Mayor-elect forum tackles education, budget

Citizens bring up power lines, education, tax cuts, affordable housing in Jorge Elorza’s forum

Staff Writer
Tuesday, December 2, 2014

Mayor-elect Jorge Elorza listened to citizens’ concerns Monday at Nathan Bishop Middle School during the last of four listening forums, in which city residents had the opportunity to raise issues with Elorza prior to the start of his tenure.

Mayor-elect Jorge Elorza sat on stage with crossed legs for just under two hours at the One Providence Listening Forum Monday at Nathan Bishop Middle School, taking note of Providence residents’ concerns on a range of topics including education, public safety, housing and transportation.

Joining Elorza on stage for the last in the four-part listening forum series — in which residents, rather than Elorza, spoke — were two of his three transition committee co-chairs: Lisa Ranglin and Victor Capellan. With 230 community members in attendance, this forum was the most well-attended of all the events, Elorza said.

Mary Frappier, a Highlands resident, raised the issue of burying the power lines on the Providence-East Providence waterfront. National Grid has estimated the project to cost $33.9 million, with just $18 million raised in the last decade, according to a Nov. 24 op-ed by former R.I. Attorney General Patrick Lynch in the Providence Journal.

At community meetings about the power lines, National Grid representatives are “very polite, they’re very well-dressed, they promise to do something,” but nothing ends up happening, Frappier said. “I would like the mayor to put a fire under them.”

Residents at the forum also voiced several concerns about the public education system. Many residents asked for pre-kindergarten education opportunities on the East Side. After the Providence Public School Department shut down the last pre-kindergarten program on the East Side in April, children there had to be bused to the West Side of Providence to attend pre-K programs, one resident said.

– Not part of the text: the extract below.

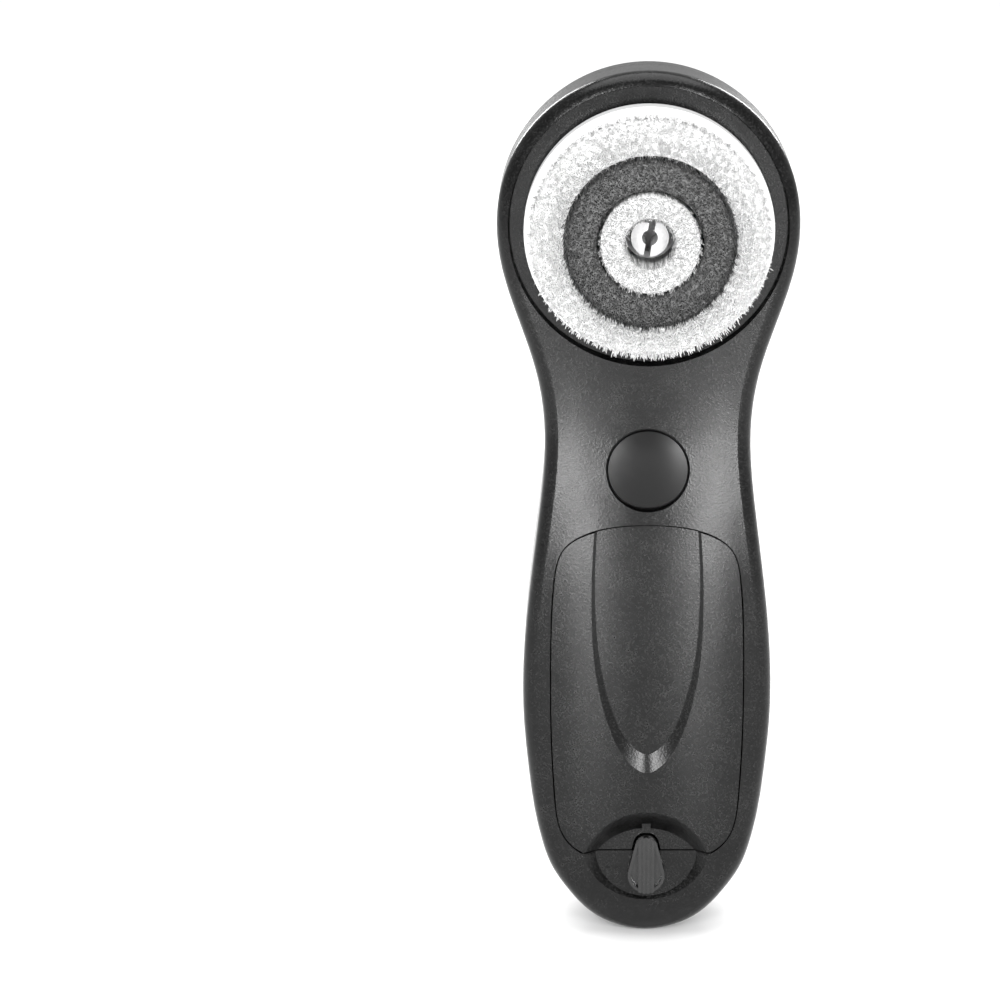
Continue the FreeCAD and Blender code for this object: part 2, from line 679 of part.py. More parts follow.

“You are all paying for that,” she said, pointing to the crowd. “You’re paying to bus my child across town.”

The issue is related to “brain drain,” a phenomenon in which young people leave a city in search of opportunities elsewhere. Part of the reason people move away from Providence is because of the bureaucracy surrounding the city’s public education system, the same resident said.

Jonathan Howard, a 30-year-old Providence resident and nonprofit consultant, advocated for a city program that would bring nonprofit groups together to support each other. He also said that social accounting — increased transparency of the city’s financial relationships — should be imposed on the University to justify the “millions of dollars” it enjoys in tax privileges as a nonprofit organization.

Residents raised other issues including streamlining public transportation for commuters and people with disabilities, increasing transparency in City Hall, keeping youth actively involved in the community and making the city more business-friendly.

Several groups used the forum as an opportunity to bring attention to their organizations’ causes.

Raymond Watson, executive director of the Mount Hope Neighborhood Association, asked that more people from the East Side — the community with “the most resources” — give the Mount Hope neighborhood not a “hand out,” but a “hand up.”

A spokesperson for the advocacy group Direct Action for Rights and Equality raised the issue of housing availability for low-income people.

“The word ‘affordable’ is always thrown around, but affordable to whom?” the representative asked.

Audience members expressed satisfaction overall with the listening forum.

The forum “was excellent,” Frappier said. “You got to hear other people’s concerns.”

At the foot of the stage, a woman took notes on each resident’s concerns on a large notepad for audience members to see throughout the event.

“I think the fact that they were taking notes — listening and not speaking — really showed a lot of respect for the citizens,” Howard said. “It’s unusual in a political gathering.”